Asynchronously submit a job
Syntax
SUBMIT JOB INSERT OVERWRITE table_name
select_statement;
Examples
SUBMIT JOB INSERT OVERWRITE test SELECT * FROM test_external_table;
After you execute the preceding statement, a job ID is returned. You can use the job ID to query the status of the asynchronous job.
+---------------------------------------+
| job_id |
+---------------------------------------+
| 2017112122202917203100908203303000715 |
Configure priority-based scheduling
AnalyticDB for MySQL V3.1.3.6 and later support priority-based scheduling. You can add the /*+async_job_priority=n*/
hint to the beginning of the job submission statement to specify the priority for an asynchronous job. The default priority value is 1. A greater value specifies a higher priority for scheduling the job.

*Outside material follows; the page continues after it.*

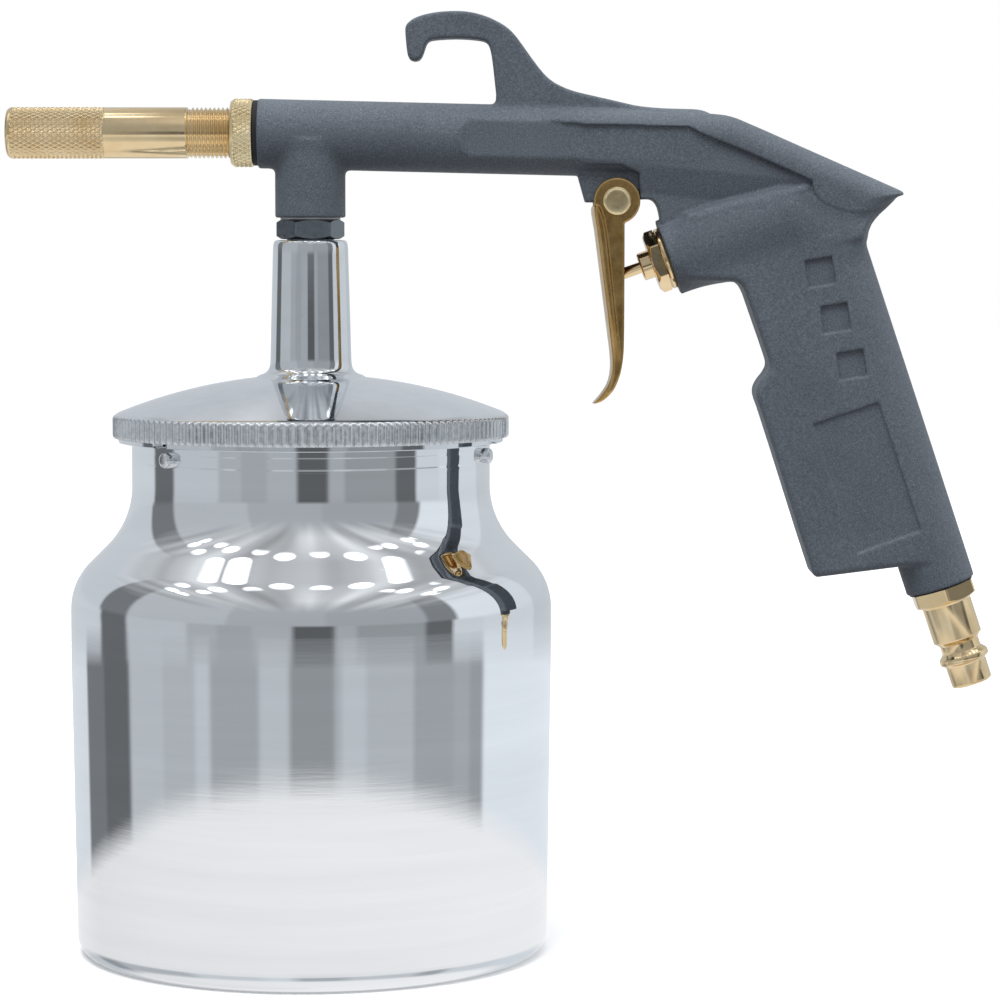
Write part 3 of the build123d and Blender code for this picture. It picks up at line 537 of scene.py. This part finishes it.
def build_trigger(h=0.2):
    X, Y, Z = grid((63.8, -7.2, 127.6), (78.0, 7.2, 182.6), h)
    aY = np.abs(Y)
    half = 6.5 - np.clip((150.0 - Z) / 21.0, 0, 1) ** 1.5 * 2.1 + 0 * X
    crown = 0.75 * (Y / 6.5) ** 2
    pad = poly2(X, Z, chaikin(PAD, 2))
    # the pad is crowned across its width: look the outline up at a shifted x
    xs = X[:, 0, 0]
    padc = np.empty((X.shape[0], Y.shape[1], Z.shape[2]), np.float32)
    for j, cr in enumerate(crown[0, :, 0]):
        sh = cr / h
        k = int(sh)
        f = sh - k
        a = np.roll(pad[:, 0, :], k, 0)
        b = np.roll(pad[:, 0, :], k + 1, 0)
        a[:k] = 9
        b[:k + 1] = 9
        padc[:, j, :] = a * (1 - f) + b * f
    D = rnd(padc, aY - half, 0.5)
    fl = poly2(X, Z, chaikin(FLANGE, 2))
    ear = np.sqrt((X - PX) ** 2 + (Z - PZ) ** 2) - 5.4
    fl = smin(fl, ear, 0.4)
    fl = rnd(fl, np.abs(aY - 5.1) - 0.7, 0.22)
    D = smin(D, fl, 0.5)
    D = np.maximum(D, -(np.sqrt((X - PX) ** 2 + (Z - PZ) ** 2) - 2.06 + 0 * Y))
    V, Q = surface_nets(D, (X[0, 0, 0], Y[0, 0, 0], Z[0, 0, 0]), h)
    return tidy(raw_mesh("trigger_cast", V, Q))


piece("trigger_cast", build_trigger(0.2), "trigger", M_TRIG, "brass_trigger", "trigger")

# pivot pin with its flat, chamfered head
pin_rows = [(-6.9, 0.0), (-6.9, 1.7), (-6.6, 2.0), (-6.5, 2.0), (-6.5, 1.6), (-6.0, 1.6), (-6.0, 2.0), (5.88, 2.0), (5.88, 2.9), (5.95, 3.22), (6.3, 3.25),
            (6.52, 3.2), (6.68, 2.98), (6.70, 2.85), (6.58, 2.70), (6.55, 2.5), (6.58, 1.2), (6.6, 0.0)]
piece("pivot_pin_turned", lathe("pivot_pin_turned", pin_rows, 96, (PX, 0, PZ), (0, -1, 0), (1, 0, 0), sharp=35), "gun", M_KNURL, "brass_trigger", "pivot_pin")

# ====================================================== nozzle tube and lock ring
NK = 33              # starts of the diamond knurl
KP = 2.0             # its pitch along the axis


def vee(u):
    f = np.abs((u % 1.0) - 0.5) * 2.0
    return f


def knurl_rows(x0, x1, r, depth, starts, pitch, per=12, ends=0.5):
    nseg = starts * per
    th = np.arange(nseg) / nseg * starts
    n = max(2, int(round((x1 - x0) / (pitch / per))))
    rows = []
    for k in range(n + 1):
        x = x0 + (x1 - x0) * k / n
        g = np.maximum(vee(th + x / pitch), vee(th - x / pitch))
        g = np.clip(g * 1.18 - 0.18, 0, 1)
        e = min(1.0, min(x - x0, x1 - x) / ends) if ends else 1.0
        rows.append((x, r - depth * g * e - (1 - e) * 0.06))
    return rows, nseg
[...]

/*+async_job_priority=10*/ SUBMIT JOB INSERT OVERWRITE test SELECT * FROM test_external_table;
Query the status of an asynchronous job
Syntax
SHOW JOB STATUS WHERE job='job_id';
Examples
SHOW JOB STATUS WHERE job='2017112122202917203100908203303000715';
The following information is returned:
+---------------------------------------+-------------+---------+----------+-----------------------+-----------------------+----------------------------------------------------------------+
| job_id | schema_name | status | fail_msg | create_time | update_time | definition |
+---------------------------------------+-------------+---------+----------+-----------------------+-----------------------+----------------------------------------------------------------+
| 2017112122202917203100908203303000715 | test | RUNNING | NULL | 2023-06-21 22:20:31.0 | 2023-06-21 22:20:40.0 | INSERT OVERWRITE test SELECT * FROM test_external_table |
Fields in the returned information vary based on cluster minor versions. We recommend that you parse asynchronous jobs based on the status field.
Job statuses and mappings
Status in Data Warehouse Edition | Status in Data Lakehouse Edition | Description |
INIT | SUBMITTING | The job is submitted. |
SUBMITTED | RUNNING | The job is running. |
RUNNING | ||
FINISH | SUCCEEDED | The job is successful. |
FAILED | FAILED | The job fails. |
None | CANCELLED | The job is canceled. |
The CANCELLED state is new and unavailable in Data Warehouse Edition (V3.0).
Terminate a job
Description
Unscheduled, failed, and successful jobs are removed from the queue.
If a running job is terminated, the data imported by the job may be rolled back. We recommend that you manually delete the residual data.
Syntax
CANCEL JOB 'job_id';
Examples
CANCEL JOB '2017112122202917203100908203303000715';